कदाचिदाद्या ललिता पुंरूपा कृष्णविग्रहा |
kadācidādyā lalitā puṃrūpā kṛṣṇavigrahā |

Sometimes (kadācit) the primordial (ādyā) Lalitā appears in the masculine form of Kṛṣṇa (puṃrūpā kṛṣṇavigrahā).

It may seem contradictory for those, who are used to dividing the  worshipping of Lalitā and Kālī in a strict way, but Kālī  could also be a part of Śrīkula. When through Śrīkula you obtain the experience of fullness, you come to the liberation from limitations of time, for which Kālī is responsible. Therefore, she is also inseparable from Tripurasundarī. We can say that Kāmakalā Kālī (the highest form of Kālī), worshiped in Urdhvāmnāya (of Kālī–kula krama), is most strongly associated with Tripura. Or, we can consider Tripurasundarī itself as Rakta Kālī (Red Kālī). Thus, we can see one reality from different perspectives.

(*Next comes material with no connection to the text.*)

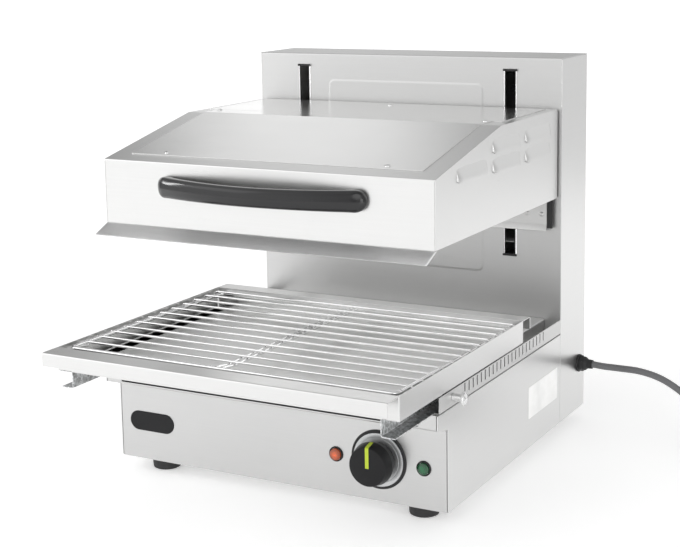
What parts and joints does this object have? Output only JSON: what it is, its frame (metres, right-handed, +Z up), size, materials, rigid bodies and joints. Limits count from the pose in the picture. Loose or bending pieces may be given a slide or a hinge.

The unity of Śrī and Kālī-kula is  revealed in the story described in the kaula text the Rādhā Tantra. In short, it describes a long story of how Viṣṇu with the blessings of Tripurasundarī is embodied in the form of Kṛṣṇa, and Lakṣmī in the form of Rādhārānī (in fact, she herself is considered as a manifestation of Tripurasundarī). They both worshiped Kālī and also Kāmākhya, where Kṛṣṇa invokes Kālī into the Rādhā’s body. The first part of the Rādhā-tanra describes the famous mantra of Lalitā Pancadaśī, it also speaks of Ten Mahāvidyās, of which Tripurasundarī is the main one (tasmād daśasu vidyāsu pradhānaṃ tripurā parā). These Mahāvidyās are worshiped in a special way in Śrīyantra by experienced practitioners. The Rādhā Tantra speaks of her as giving realisation of the four puruṣarthas (dharmārthakāmamokṣadāyinī), and because of her worship in kaula-sādhana, Kṛṣṇa realised all siddhis. We know many stories about the successes of Kṛṣṇa, and all His siddhis, according to the Rādhā Tantra, were achieved through this upāsana. The text also frequently mentions  the term ‘yoga’ in relation to tantric sādhana; in the second part of the RT (ślokas 3-4), the union of Kṛṣṇa and Śakti (Rādhā) is called Śakti Yoga. The famous Hare Kṛṣṇa maha-mantra can also be found in there. There is also a description of the preliminary practice of purification (karṇa-shuddhi), the ability to purely hear the tantric mantras of Mahāvidyā. Periodically, recommendations for contemplating sacred places in one’s own body are given there (Ch. 5, ślokas 11-12 or Ch. 14, ślokas 1-2), for example, Govardhan Hill in sahasrāracakra, etc. It also refers to the kula-kuṇḍalinī awakening through yoni-mudrā (Ch. 15 / 19-21). Apparently, the text speaks of yoni-mudrā as the body of the Goddess, rather than the technical practice of haṭha-yoga in the likeness of ‘ṣaṇmukhi–mudrā’. Although, for a long time, it is no secret that the essential elements of tantra are also connected with many practices of the well-known and popular haṭha–yoga, the essence of which is currently understood by  a very small number  from millions of practitioners.

From my point of view, Gaudiya Vaiṣṇavism was once influenced  exactly by vāmācāra, but in a Vaiṣṇava Śakti format. In the  course of time, most likely, everything came down to formal substitutions (anukalpa) and symbolism, so the doctrine became more refined.

Today is the Rādhāṣṭamī festival associated with Śrī Rādhika, Śakti of Kṛṣṇa.

My congratulations and blessings to everyone. Jay Śrī Rādhe!